Development of a questionnaire on teachers' knowledge of language as an epistemic tool

Gavin W. Fulmer; Jihyun Hwang; Chenchen Ding; Brian Hand; Jee K. Suh; William Hansen

More 2021 Research Briefs

JRST VOL. 58, NO. 4, PP. 459-490 (2021)

 

Tweet:  A new instrument developed for measuring elementary school teachers' knowledge of language as an epistemic tool in science classes

Audience: Teacher educators; District Science Coordinators; Formal educators

KEY POINTS

  • Language helps students create and evaluate knowledge for themselves rather than relying solely on others

  • We created a questionnaire that was used to see how teachers understood using language as a tool for creating and evaluating knowledge in science classrooms.

  • After studying the performance of individual items, we were able to create 15 question instruments that effectively and reliably can be used to assess teacher understandings of language use for knowledge creation.

  • This instrument can be used to improve teacher learning, explore how teacher knowledge develops, and ultimately help enhance the ways in which language is used in science classrooms.


INTRODUCTION

A key emphasis in new science standards is for students not to receive knowledge but to generate and validate scientific knowledge by applying practices like designing investigations, analyzing data, and arguing from evidence. These scientific practices serve as epistemic tools: they help support the creation of knowledge. The most basic epistemic tool is language, which includes spoken word, written text, equations, figures, and so on. Language is used to share ideas as well as to help build and revise ideas, both publicly and privately. As teacher educators, we want to support teachers in using language as an epistemic tool in science classes, but until now had no way of measuring their knowledge of language's use as an epistemic tool.
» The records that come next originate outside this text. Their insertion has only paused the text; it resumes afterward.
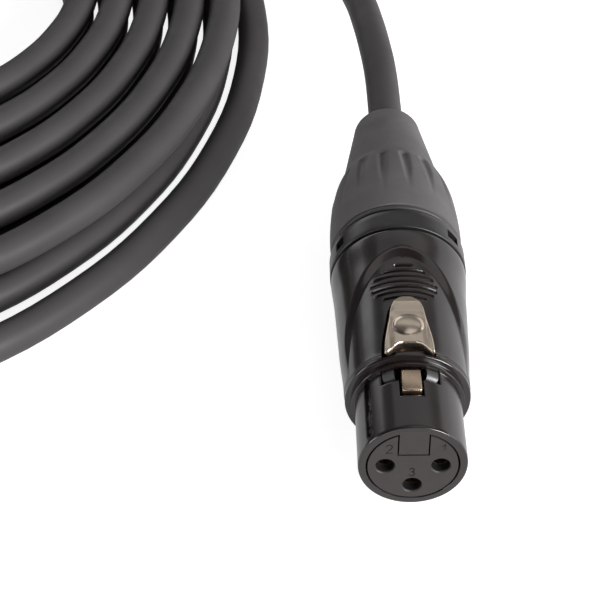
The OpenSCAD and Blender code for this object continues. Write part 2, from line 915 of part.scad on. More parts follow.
from_t = first_ring / loop_rings;
coil_bends = [for (i = [first_ring:floor(loops * loop_rings)]) coil_point(i / loop_rings)];
coil_in = unit(coil_point(from_t) - coil_point(from_t - 0.01));
coil_out = unit(coil_point(loops + 0.01) - coil_point(loops));
coil_start = coil_bends[0] - cable_d * coil_in;
coil_finish = coil_bends[len(coil_bends) - 1] + cable_d * coil_out;
coil_route = concat([coil_start], coil_bends, [coil_finish]);

female_exit = [0, connector_l / 2, axis_z];
lead_route = concat(
    [female_exit, female_exit + [0, cable_d, 0]], lead_points, [coil_start - cable_d * coil_in, coil_start]
);
tail_route = concat(
    [coil_finish, coil_finish + cable_d * coil_out], tail_points, [male_at + [0, cable_d, 0], male_at]
);

// Least clear distance between two loops, measured between ring centres half a loop or more apart
least_gap = min([
    for (i = [0:len(coil_bends) - 1], j = [i + loop_rings / 2:len(coil_bends) - 1])
        norm(coil_bends[i] - coil_bends[j])
]) - cable_d;
function route_length(p) = [for (i = [1:len(p) - 1]) norm(p[i] - p[i - 1])] * [for (i = [1:len(p) - 1]) 1];
echo(least_gap_mm = least_gap);
echo(cable_mm = route_length(lead_route) + route_length(coil_route) + route_length(tail_route));

module cable_lead() {
    color([0.1, 0.1, 0.102])
        tube(lead_route, cable_r, 8);
}

module cable_coil() {
    color([0.1, 0.1, 0.102])
        tube(coil_route, cable_r, 6);
}

module cable_tail() {
    color([0.1, 0.1, 0.102])
        tube(tail_route, cable_r, 8);
}

// ---- the nodes -----------------------------------------------------------------------------

female_housing();
female_insert();
female_socket(1);  // female_socket_1
female_socket(2);  // female_socket_2
female_socket(3);  // female_socket_3
ground_spring();
latch_lever();
latch_pin();
latch_spring();
female_ring();
female_nut();
female_boot();
female_chuck();
female_cable_end();
female_wire(1);  // female_wire_1
female_wire(2);  // female_wire_2
female_wire(3);  // female_wire_3
cable_lead();
cable_coil();
cable_tail();
male_housing();
male_insert();
male_pin(1);  // male_pin_1
male_pin(2);  // male_pin_2
male_pin(3);  // male_pin_3
male_ground_tab();
male_ring();
male_nut();
male_boot();
male_chuck();
male_cable_end();
male_wire(1);  // male_wire_1
male_wire(2);  // male_wire_2
male_wire(3);  // male_wire_3
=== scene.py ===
"""A coiled microphone cable: materials, cable, shells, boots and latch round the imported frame.

Sizes of the connectors are in millimetres in a connector's own frame: x to the right, z up from
its axis, and s from its front face towards its cable. place() turns them into the row frame.
A turn is an angle about the axis, from straight up towards x.
"""
import math

import bmesh
import bpy
import numpy as np
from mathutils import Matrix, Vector
from mathutils.geometry import tessellate_polygon


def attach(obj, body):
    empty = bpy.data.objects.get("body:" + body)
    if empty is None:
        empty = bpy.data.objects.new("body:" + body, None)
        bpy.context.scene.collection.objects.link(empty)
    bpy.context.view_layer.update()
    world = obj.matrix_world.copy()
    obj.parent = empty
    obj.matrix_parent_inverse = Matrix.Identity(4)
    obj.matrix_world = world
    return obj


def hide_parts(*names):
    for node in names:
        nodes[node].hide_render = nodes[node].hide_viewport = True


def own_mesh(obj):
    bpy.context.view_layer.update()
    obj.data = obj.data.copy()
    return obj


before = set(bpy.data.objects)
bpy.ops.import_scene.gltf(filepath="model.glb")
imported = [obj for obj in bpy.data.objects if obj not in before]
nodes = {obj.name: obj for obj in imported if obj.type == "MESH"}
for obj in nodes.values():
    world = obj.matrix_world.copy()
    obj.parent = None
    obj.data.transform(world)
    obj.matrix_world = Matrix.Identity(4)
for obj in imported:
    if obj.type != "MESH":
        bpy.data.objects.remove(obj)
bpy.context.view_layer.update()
scene = bpy.context.scene

MM = 0.001
LONG = 81.45  # a connector, from its face to the end of its boot
BOOT_END = {"female": (0.0, LONG / 2, 11.0), "male": (-141.0, 105.15, 23.1)}
BASE = {end: (x, y - LONG, z) for end, (x, y, z) in BOOT_END.items()}

# ---- camera ----

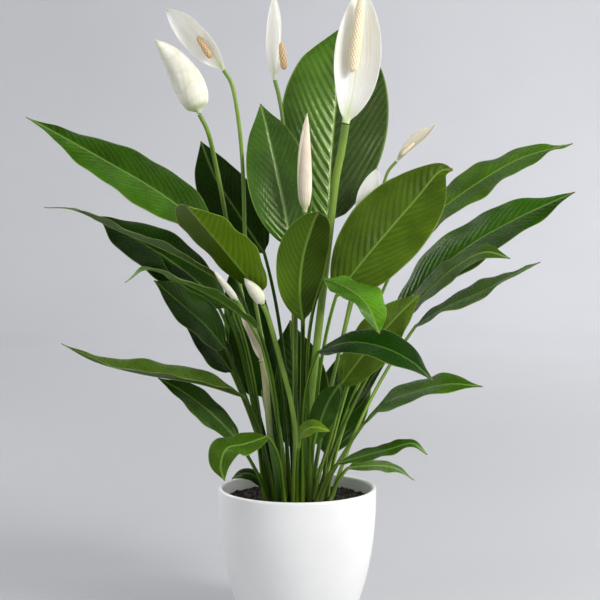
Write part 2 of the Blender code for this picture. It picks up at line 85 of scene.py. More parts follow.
# leaf_01 to leaf_34, in order.
LEAF_ROWS = (
    Leaf([(-76, 10, 233), (-128, 18, 270), (-177, 28, 298), (-219, 36, 321), (-251, 42, 338)],
         62, (0.2, -0.6, 0.75), fold=15, cup=-20, fall=1.25),
    Leaf([(-69, 5, 190), (-112, -4, 215), (-159, -16, 236), (-197, -30, 255), (-223, -42, 258)],
         40, (0, 0.1, 1), cup=-10, fall=1.1),
    Leaf([(-77, 46, 168), (-115, 56, 200), (-154, 70, 224), (-191, 86, 244)],
         60, (0.2, -0.6, 0.75)),
    Leaf([(-31, -50, 183), (-50, -68, 207), (-69, -88, 232), (-84, -116, 253), (-91, -142, 264)],
         64, (0.2, 0.3, 0.9), fold=14, fall=0.75),
    Leaf([(-35, -45, 152), (-67, -66, 178), (-101, -86, 197), (-127, -102, 208), (-145, -116, 198)],
         44, (0, 0, 1), fall=1.1),
    Leaf([(-65, -10, 128), (-83, -18, 151), (-106, -28, 173), (-127, -38, 193)],
         48, (0.3, -0.6, 0.7), fold=15),
    Leaf([(-4, 10, 219), (-12, 16, 256), (-20, 26, 294), (-28, 38, 328), (-34, 48, 350)],
         58, (0, -1, 0.4), fold=14),
    Leaf([(5, -45, 157), (2, -58, 186), (5, -75, 218), (13, -98, 246), (18, -122, 258)],
         44, (0, 0.6, 0.8), fold=14, fall=0.75),
    Leaf([(29, 44, 239), (32, 64, 298), (37, 82, 354), (43, 100, 396), (49, 112, 425)],
         102, (0, -1, 0.4), fold=14, fall=0.68),
    Leaf([(35, -10, 176), (59, -5, 207), (85, 5, 237), (109, 12, 264), (129, 18, 287),
          (142, 20, 290)], 74, (-0.1, -1, 0.5), fold=18, fall=0.8),
    Leaf([(101, 60, 218), (135, 72, 250), (174, 86, 277), (215, 100, 299), (266, 114, 313)],
         52, (-0.2, -0.4, 0.9)),
    Leaf([(90, 20, 159), (122, 15, 192), (159, 10, 222), (202, 5, 247), (251, 0, 270)],
         60, (-0.2, -0.55, 0.8)),
    Leaf([(94, -15, 157), (119, -22, 184), (142, -30, 205), (166, -38, 218), (188, -44, 213)],
         34, (-0.2, -0.45, 0.85)),
    Leaf([(106, -25, 151), (131, -38, 169), (161, -54, 184), (187, -70, 200), (209, -84, 213)],
         48, (0, -0.35, 0.9), fall=1.1),
    Leaf([(39, -5, 94), (62, -15, 126), (87, -25, 157), (110, -33, 181)], 44, (-0.25, -0.9, 0.5)),
    Leaf([(23, -66, 197), (42, -88, 191), (59, -110, 179), (69, -128, 156)],
         45, (0, 0, 1), fold=16),
    Leaf([(18, -54, 131), (46, -66, 141), (74, -76, 138), (98, -84, 127), (117, -90, 111)],
         50, (0.1, -0.4, 0.9)),
    Leaf([(59, -40, 65), (78, -54, 85), (101, -70, 97), (130, -86, 107), (159, -98, 107)],
         45, (0, -0.4, 0.9)),
    Leaf([(47, 4, 67), (59, 3, 85), (70, 2, 103), (81, 2, 115)], 14, (-0.3, -0.6, 0.7)),
    Leaf([(36, -45, 30), (56, -52, 37), (82, -62, 46), (101, -68, 52), (114, -72, 43)],
         20, (0, -0.5, 0.9)),
    Leaf([(46, -20, 21), (66, -10, 21), (88, 2, 17), (108, 10, 4)], 22, (0, -0.4, 0.9)),
    Leaf([(-48, -34, 89), (-86, -50, 103), (-137, -66, 114), (-175, -78, 126), (-203, -88, 143)],
         48, (0, -0.15, 1), fold=24, cup=-10, fall=1.15),
    Leaf([(-52, -20, 44), (-74, -24, 68), (-98, -30, 89), (-124, -38, 106)], 32, (0.2, -0.6, 0.75)),
    Leaf([(-26, -55, 56), (-46, -66, 51), (-61, -76, 49), (-66, -84, 36), (-63, -88, 23)],
         34, (-0.3, -0.6, 0.8)),
    Leaf([(1, -52, 45), (4, -58, 59), (15, -64, 66), (29, -68, 63)], 20, (-0.2, -0.5, 0.8)),
    Leaf([(37, -25, 97), (28, -29, 83), (20, -33, 63), (15, -35, 44)], 24, (-0.1, -1, 0.2)),
    Leaf([(-31, 62, 210), (-56, 76, 247), (-78, 94, 280), (-93, 110, 315)], 52, (0, -1, 0.3)),
    Leaf([(-66, 18, 163), (-97, 22, 191), (-127, 26, 213)], 40, (0.2, -0.6, 0.75)),
    Leaf([(-39, 22, 79), (-44, 22, 105), (-50, 22, 133), (-60, 23, 161)], 33, (0.1, -1, 0.3)),
    Leaf([(-33, 14, -3), (-40, 16, 7), (-50, 16, 9), (-61, 15, 4)], 16, (0, -0.5, 0.8)),
    Leaf([(-60, 6, 105), (-75, 3, 126), (-90, -1, 145), (-106, -4, 162)], 40, (0.3, -0.6, 0.7)),
    Leaf([(2, 66, 20), (0, 80, 60), (-3, 92, 100), (-7, 106, 142)], 64, (0, -1, 0.3)),
    Leaf([(27, 64, 17), (39, 92, 51), (51, 108, 88), (63, 122, 123)], 54, (0, -1, 0.3)),
    Leaf([(-29, 40, 74), (-42, 52, 120), (-51, 67, 166), (-58, 84, 210)], 46, (0, -0.5, 1)),
)
LEAVES = {f"leaf_{number:02d}": leaf for number, leaf in enumerate(LEAF_ROWS, 1)}

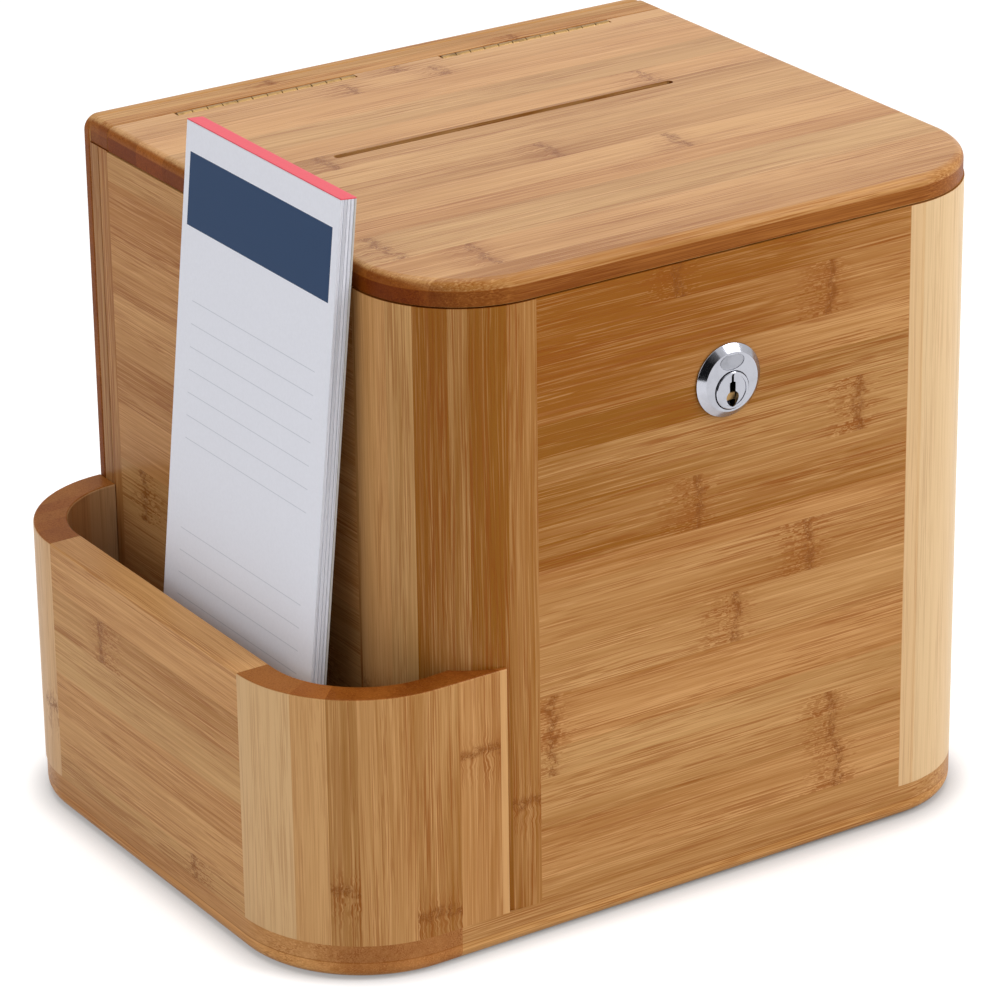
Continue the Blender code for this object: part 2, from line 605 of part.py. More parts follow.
def make_lock_plug(holder, chrome, steel):
    """The turning plug with its keyway and square tail, the cam on the tail and the screw that holds it."""
    at = (BODY_MIDDLE, FRONT, PLUG_Z)
    face = -FACE_HEIGHT - PLUG_PROUD
    profile = [
        (PLUG_RADIUS - PLUG_CHAMFER, face),
        (PLUG_RADIUS, face + PLUG_CHAMFER),
        (PLUG_RADIUS, BARREL_LENGTH),
    ]
    bm = bmesh.new()
    add_turned(bm, at, "Y", profile, ROUND_STEPS)
    plug = place("lock_plug", bm, holder, chrome, smooth=True)
    half = TAIL_SIZE / 2
    bm = bmesh.new()
    low = (BODY_MIDDLE - half, BARREL_END - OVERRUN, PLUG_Z - half)
    add_block(bm, low, (BODY_MIDDLE + half, CAM_BACK - FIT_GAP, PLUG_Z + half))
    tail = as_cutter(place("plug_tail", bm, holder))
    join = plug.modifiers.new("tail", "BOOLEAN")
    join.operation = "UNION"
    join.solver = "EXACT"
    join.object = tail

    right_side = [(PLUG_RADIUS * wide, PLUG_RADIUS * high) for wide, high in KEYWAY_SHARES]
    outline = right_side + [(-x, z) for x, z in reversed(right_side)]
    start, end = FRONT + face - OVERRUN, FRONT + face + KEYWAY_DEPTH
    bm = bmesh.new()
    add_loft(bm, [[(BODY_MIDDLE + x, y, PLUG_Z + z) for x, z in outline] for y in (start, end)])
    keyway = as_cutter(place("keyway_cutter", bm, holder))
    bm = bmesh.new()
    hole = CAM_SCREW_RADIUS + FIT_GAP
    depth = CAM_SCREW_LENGTH + FIT_GAP
    add_turned(bm, (BODY_MIDDLE, CAM_BACK, PLUG_Z), "Y", [(hole, -depth), (hole, OVERRUN)], SMALL_STEPS)
    cut(plug, keyway, as_cutter(place("tail_hole_cutter", bm, holder)))

    cam_hole = TAIL_SIZE / 2 + FIT_GAP
    hub = math.hypot(cam_hole, cam_hole) + CAM_HUB_WALL
    half = CAM_WIDTH / 2
    shoulder = math.degrees(math.acos(half / hub))
    tip = CAM_LENGTH
    outline = arc(0, 0, hub, hub, 180 - shoulder, 360 + shoulder, CORNER_STEPS * 2)
    outline += [(half, tip - CAM_CHAMFER), (half - CAM_CHAMFER, tip)]
    outline += [(CAM_CHAMFER - half, tip), (-half, tip - CAM_CHAMFER)]
    bm = bmesh.new()
    add_loft(bm, [[(BODY_MIDDLE + x, y, PLUG_Z + z) for x, z in outline] for y in (CAM_FRONT, CAM_BACK)])
    cam = place("lock_cam", bm, holder, steel)
    bm = bmesh.new()
    low = (BODY_MIDDLE - cam_hole, CAM_FRONT - OVERRUN, PLUG_Z - cam_hole)
    add_block(bm, low, (BODY_MIDDLE + cam_hole, CAM_BACK + OVERRUN, PLUG_Z + cam_hole))
    cut(cam, as_cutter(place("cam_hole_cutter", bm, holder)))

    bm = bmesh.new()
    head = cam_hole + CAM_SCREW_BEARING
    profile = screw_profile(CAM_SCREW_RADIUS, CAM_SCREW_LENGTH, head, CAM_SCREW_HEAD)
    add_turned(bm, (BODY_MIDDLE, CAM_BACK + FIT_GAP, PLUG_Z), "Y", flipped(profile), SMALL_STEPS)
    place("cam_screw", bm, holder, steel, smooth=True)


def bent_strip(corners, radius, thickness):
    """Outline of a strip bent along a line of corners in Y and Z, with its bends rounded."""
    line = [Vector(corners[0])]
    for before, corner, after in zip(corners, corners[1:], corners[2:]):
        into = (Vector(corner) - Vector(before)).normalized()
        out = (Vector(after) - Vector(corner)).normalized()
        start, end = Vector(corner) - into * radius, Vector(corner) + out * radius
        for i in range(EDGE_STEPS + 1):
            share = i / EDGE_STEPS
            line.append(start.lerp(Vector(corner), share).lerp(Vector(corner).lerp(end, share), share))
    line.append(Vector(corners[-1]))
    sides = ([], [])
    for i, point in enumerate(line):
        ahead = line[min(i + 1, len(line) - 1)] - line[max(i - 1, 0)]
        normal = Vector((-ahead.y, ahead.x)).normalized() * thickness / 2
        sides[0].append(point + normal)
        sides[1].append(point - normal)
    return sides[0] + sides[1][::-1]


def make_keeper(holder, steel):
    """The bracket that hangs under the lid behind the cam, with a lip that the turned cam lies over."""
    half = KEEPER_THICKNESS / 2
    strap_y = CAM_BACK + KEEPER_REAR_GAP + half
    lip_y = CAM_FRONT - FIT_GAP
    lip_z = PLUG_Z - CAM_WIDTH / 2 - KEEPER_CAM_GAP - half
    flange_z = LID_UNDERSIDE - FIT_GAP - half
    corners = [(lip_y, lip_z), (strap_y, lip_z), (strap_y, flange_z), (strap_y + KEEPER_FLANGE, flange_z)]
    outline = bent_strip(corners, KEEPER_BEND + half, KEEPER_THICKNESS)
    bm = bmesh.new()
    add_loft(bm, [[(x, y, z) for y, z in outline] for x in (KEEPER_LEFT, KEEPER_RIGHT)])
    bracket = place("keeper_bracket", bm, holder, steel)

    seat = flange_z - half - FIT_GAP
    screw = screw_profile(
        KEEPER_SCREW_RADIUS, KEEPER_SCREW_LENGTH, KEEPER_SCREW_HEAD_RADIUS, KEEPER_SCREW_HEAD
    )
    hole_radius = KEEPER_SCREW_RADIUS + FIT_GAP
    hole = [(hole_radius, -OVERRUN / 2), (hole_radius, KEEPER_SCREW_LENGTH + FIT_GAP)]
    holes = bmesh.new()
    for number, share in enumerate(KEEPER_SCREW_SHARES, 1):
        at = ((KEEPER_LEFT + KEEPER_RIGHT) / 2, strap_y + KEEPER_FLANGE * share, seat)
        bm = bmesh.new()
        add_turned(bm, at, "Z", screw, SMALL_STEPS)
        place(f"keeper_screw_{number}", bm, holder, steel, smooth=True)
        add_turned(holes, at, "Z", hole, SMALL_STEPS)
    pilot = as_cutter(place("keeper_pilot_cutter", holes, holder))
    cut(bracket, pilot)
    return pilot


def pad_foot():
    """Bottom front corner of the pad and its lean. The foot clears the pocket's curve, the top the lid."""
    inner = POCKET_INNER_RADIUS
    near_end = PAD_MIDDLE - PAD_WIDTH / 2
    into_corner = max(FRONT + POCKET_FRONT_WALL + inner - near_end, 0.0)
    curve = inner - math.sqrt(max(inner**2 - into_corner**2, 0.0))
    foot_x = LEFT + POCKET_SIDE_WALL + curve + PAD_GAP
    reach = BODY_LEFT - PAD_GAP - foot_x
    lean = math.asin(reach / math.hypot(PAD_THICKNESS, PAD_LENGTH)) - math.atan(PAD_THICKNESS / PAD_LENGTH)
    foot_z = BASE_THICKNESS + PAD_GAP + PAD_THICKNESS * math.sin(lean)
    return foot_x, foot_z, lean


def make_pad(holder, paper, card, glue):
    """The pad in its own frame: X through its thickness, Z up its length."""
    low, high = PAD_MIDDLE - PAD_WIDTH / 2, PAD_MIDDLE + PAD_WIDTH / 2
    top = PAD_LENGTH - PAD_GLUE - PAD_GAP
    bundled = top - PAD_BOUND
    pitch = (PAD_THICKNESS - PAD_BACKING) / BUNDLE_COUNT
    outline = [(0, top), (0, 0)]
    for i in range(1, BUNDLE_COUNT):
        edge = pitch * i
        outline += [(edge - BUNDLE_GAP, 0), (edge - BUNDLE_GAP, bundled), (edge, bundled), (edge, 0)]
    edge = pitch * BUNDLE_COUNT - BUNDLE_GAP
    outline += [(edge, 0), (edge, top)]
    bm = bmesh.new()
    add_loft(bm, [[(x, y, z) for x, z in outline] for y in (low, high)])
    place("pad_sheets", bm, holder, paper, own_frame=True)
    bm = bmesh.new()
    add_block(bm, (PAD_THICKNESS - PAD_BACKING, low, 0), (PAD_THICKNESS, high, top))
    place("pad_backing", bm, holder, card, own_frame=True)
    bm = bmesh.new()
    add_block(bm, (0, low, PAD_LENGTH - PAD_GLUE), (PAD_THICKNESS, high, PAD_LENGTH))
    place("pad_glue_edge", bm, holder, glue, own_frame=True)


def main():
    clear_scene()
    bamboo = finish_material("bamboo", (0.56, 0.32, 0.12), 0.45)
    brass = finish_material("brass", (0.60, 0.42, 0.16), 0.35, 1.0)
    chrome = finish_material("chrome", (0.75, 0.76, 0.78), 0.12, 1.0)
    steel = finish_material("zinc_plated_steel", (0.55, 0.55, 0.53), 0.4, 1.0)
    paper = finish_material("paper", (0.80, 0.81, 0.86), 0.8)
    card = finish_material("backing_card", (0.55, 0.53, 0.50), 0.9)
    glue = finish_material("pad_glue", (0.80, 0.16, 0.18), 0.5)

    box = pivot("box_frame", (0.0, 0.0, 0.0))
    lid = pivot("lid_axis", (BODY_MIDDLE, HINGE_Y, HINGE_Z))
    plug = pivot("lock_axis", (BODY_MIDDLE, FRONT, PLUG_Z))
    foot_x, foot_z, lean = pad_foot()
    pad = pivot("pad_frame", (foot_x, 0.0, foot_z), lean)

    make_base(box, bamboo)
    make_front_post("front_left_post", -1, box, bamboo)
    make_front_post("front_right_post", 1, box, bamboo)
    make_walls(box, bamboo)
    make_pocket(box, bamboo)
    rail = make_rail(box, bamboo)
    lid_board = make_lid(lid, bamboo)
    for word, start in hinge_starts():
        rail_pilot, lid_pilot = make_hinge(word, start, box, lid, brass)
        cut(rail, rail_pilot)
        cut(lid_board, lid_pilot)
    make_lock_body(box, chrome)
    make_lock_plug(plug, chrome, steel)
    cut(lid_board, make_keeper(lid, steel))
    make_pad(pad, paper, card, glue)


main()
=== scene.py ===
"""Bamboo suggestion box: a hinged, slotted lid, a front cam lock and a side pocket with a pad of cards."""

import json
import math

import bmesh
import bpy
from bpy.props import FloatProperty, FloatVectorProperty, IntProperty, PointerProperty
from bpy.types import Operator, Panel, PropertyGroup
from mathutils import Matrix, Vector


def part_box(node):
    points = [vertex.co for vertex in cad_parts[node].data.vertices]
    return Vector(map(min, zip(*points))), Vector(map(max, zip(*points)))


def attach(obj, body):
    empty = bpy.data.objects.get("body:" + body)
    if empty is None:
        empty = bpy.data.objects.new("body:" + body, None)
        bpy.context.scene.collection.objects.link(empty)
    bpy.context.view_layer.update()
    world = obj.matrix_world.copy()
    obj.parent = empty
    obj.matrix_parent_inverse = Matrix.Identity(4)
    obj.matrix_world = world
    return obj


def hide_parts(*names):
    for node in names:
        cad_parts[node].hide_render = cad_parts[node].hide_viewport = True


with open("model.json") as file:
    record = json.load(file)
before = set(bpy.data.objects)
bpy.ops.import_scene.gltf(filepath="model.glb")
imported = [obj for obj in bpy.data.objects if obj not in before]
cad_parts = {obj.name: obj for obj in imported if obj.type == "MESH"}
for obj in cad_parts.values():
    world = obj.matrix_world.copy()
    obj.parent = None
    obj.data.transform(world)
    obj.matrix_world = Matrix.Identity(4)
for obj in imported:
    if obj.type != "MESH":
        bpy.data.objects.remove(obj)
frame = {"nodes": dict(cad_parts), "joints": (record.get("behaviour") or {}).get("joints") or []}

bl_info = {
    "name": "Suggestion Box",
    "version": (1, 0, 0),
    "blender": (4, 5, 0),
    "location": "View3D > Sidebar > Box",
    "description": "Builds a bamboo suggestion box with its lid, lock, hinges, pocket and pad of cards",
    "category": "Add Mesh",
}

BODY_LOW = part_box("front_left_post")[0]
BASE_LOW, BASE_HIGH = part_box("base_board")
PANEL_LOW, PANEL_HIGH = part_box("front_panel")
WALL = PANEL_HIGH.y - PANEL_LOW.y
BACK_LOW, BACK_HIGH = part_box("back_board")
RAIL_LOW, RAIL_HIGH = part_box("top_rail")
LID_LOW, LID_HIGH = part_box("lid_panel")
POCKET_LOW, POCKET_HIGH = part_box("pocket_front_corner")
POCKET_SIDE_LOW, POCKET_SIDE_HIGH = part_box("pocket_left_panel")
POCKET_REAR_LOW, POCKET_REAR_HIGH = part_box("pocket_rear_corner")
LEFT_LEAF_LOW, LEFT_LEAF_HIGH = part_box("left_hinge_rail_leaf")
RIGHT_LEAF_LOW, RIGHT_LEAF_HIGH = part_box("right_hinge_rail_leaf")
LOCK_LOW, LOCK_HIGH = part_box("lock_body")
PLUG_LOW, PLUG_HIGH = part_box("lock_plug")


# Values for the panel


def a_length(name, description, default, precision=4):
    """A length in metres."""
    return FloatProperty(
        name=name, description=description, default=default, unit="LENGTH", precision=precision)


def a_colour(name, description, *default):
    """A colour, as red, green and blue."""
    return FloatVectorProperty(
        name=name, description=description, default=default, subtype="COLOR", size=3, min=0, max=1)


def a_power(name, description, default):
    """A lamp's power in watts."""
    return FloatProperty(name=name, description=description, default=default, unit="POWER")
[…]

To help study how teachers understand the ways language can be used as a tool in science, we developed a questionnaire that reveals how teachers think of language in the creation and evaluation of knowledge in science classrooms. We employed a systematic approach that involved reviewing theory and research about the epistemic role of language, multiple rounds of item writing, expert teacher review, pilot testing, and analyses involving Rasch measurement modeling. We tested the items with 158 in-service and pre-service teachers. We then used these results as a basis for selecting the most effective items for measuring teachers' knowledge of language as an epistemic tool in science classes.

FINDINGS

Based on our review of theory and research, we focused on four aspects of language in the questionnaire: (1) Language is Essential—doing science requires language; (2) Language is Constitutive—thinking about science requires language; (3) Language is needed as both Process & Product to generate and report knowledge; and (4) Language involves Multiple Modes of Representation. Results showed that the questionnaire, with items from all four aspects, was a reliable way of assessing teachers' knowledge of language as an epistemic tool. The instrument’s .83 reliability index indicates that we can effectively distinguish between teachers of higher and lower level of knowledge using this questionnaire. We then chose the 15 most effective questions to be included in a shorter, more practical version that is available for free public use at [URL].

TAKEAWAYS

Language is the fundamental epistemic tool for learning. Teachers vary in how much they understand the role of language use as a process to create and validate knowledge. This instrument allows researchers, teacher educators, district personnel, and others to gauge teachers' knowledge of language, and to track possible changes in this knowledge over time. This, in turn, makes it possible to test the efficacy of interventions designed to support teachers’ knowledge of language, explore how teacher knowledge develops, and ultimately help to improve that ways that language is used in science classrooms.